**What the exercise asks**.
Please output exactly the lines of the material from the first through the line containing "const PANEL_THICKNESS = 2;", and nothing more.

**Information provided**.
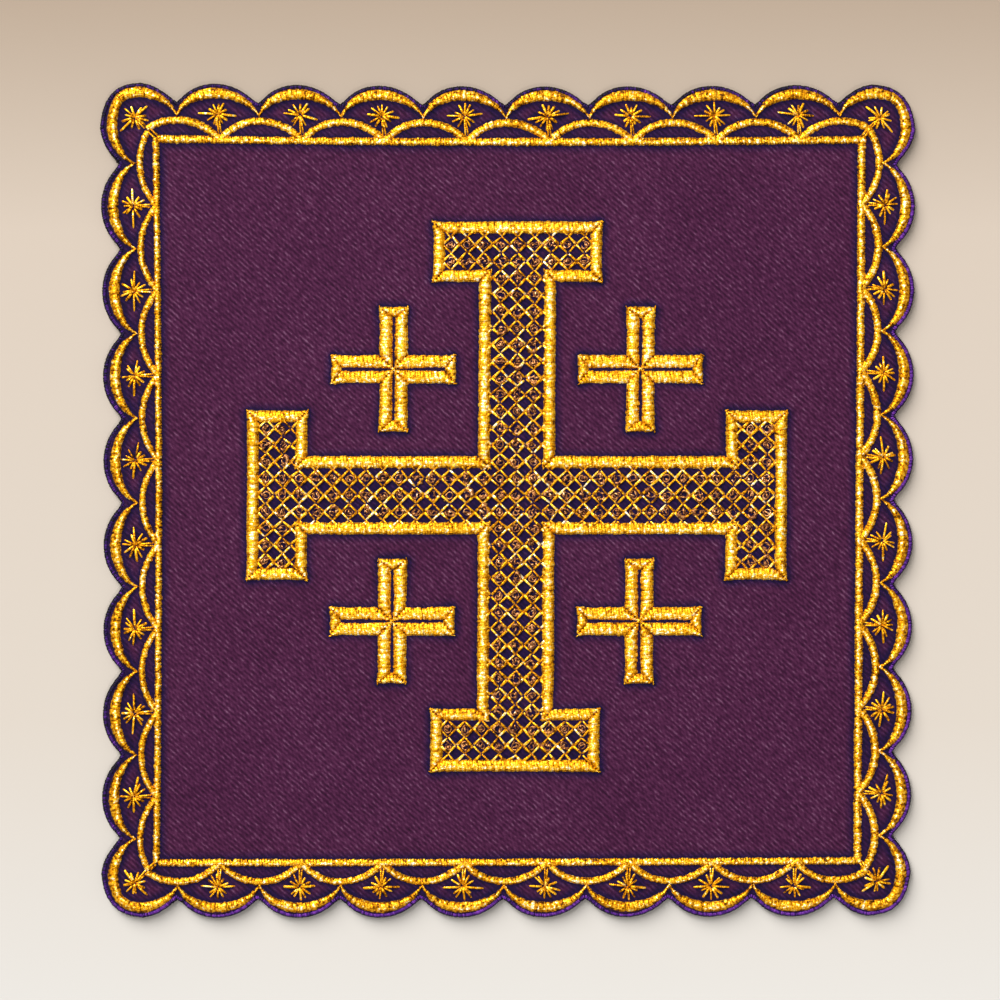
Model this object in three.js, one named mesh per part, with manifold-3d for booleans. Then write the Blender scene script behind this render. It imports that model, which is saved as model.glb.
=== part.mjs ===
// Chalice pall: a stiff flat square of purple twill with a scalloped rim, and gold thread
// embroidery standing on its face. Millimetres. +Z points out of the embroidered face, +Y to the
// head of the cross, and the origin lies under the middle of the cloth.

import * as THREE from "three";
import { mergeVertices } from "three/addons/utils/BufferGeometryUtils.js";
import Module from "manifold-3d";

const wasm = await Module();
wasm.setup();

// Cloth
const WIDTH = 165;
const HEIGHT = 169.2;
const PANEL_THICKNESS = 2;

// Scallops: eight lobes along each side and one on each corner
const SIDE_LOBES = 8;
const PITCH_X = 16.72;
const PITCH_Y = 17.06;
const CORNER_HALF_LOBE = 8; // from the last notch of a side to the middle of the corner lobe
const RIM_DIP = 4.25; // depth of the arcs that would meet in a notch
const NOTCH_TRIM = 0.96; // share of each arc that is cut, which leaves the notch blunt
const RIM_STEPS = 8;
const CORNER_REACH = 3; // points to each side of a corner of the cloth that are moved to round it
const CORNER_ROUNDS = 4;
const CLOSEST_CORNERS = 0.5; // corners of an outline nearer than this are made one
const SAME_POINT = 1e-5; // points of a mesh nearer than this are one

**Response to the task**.
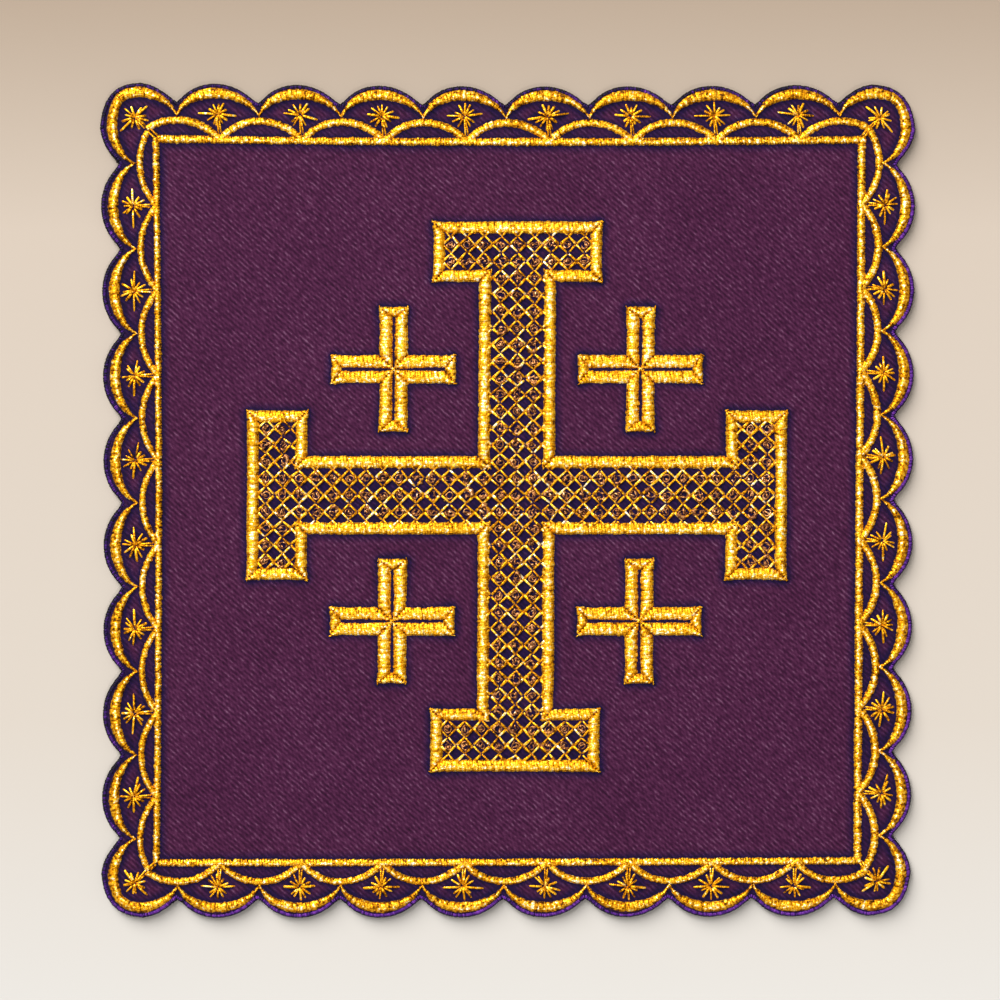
Model this object in three.js, one named mesh per part, with manifold-3d for booleans. Then write the Blender scene script behind this render. It imports that model, which is saved as model.glb.
=== part.mjs ===
// Chalice pall: a stiff flat square of purple twill with a scalloped rim, and gold thread
// embroidery standing on its face. Millimetres. +Z points out of the embroidered face, +Y to the
// head of the cross, and the origin lies under the middle of the cloth.

import * as THREE from "three";
import { mergeVertices } from "three/addons/utils/BufferGeometryUtils.js";
import Module from "manifold-3d";

const wasm = await Module();
wasm.setup();

// Cloth
const WIDTH = 165;
const HEIGHT = 169.2;
const PANEL_THICKNESS = 2;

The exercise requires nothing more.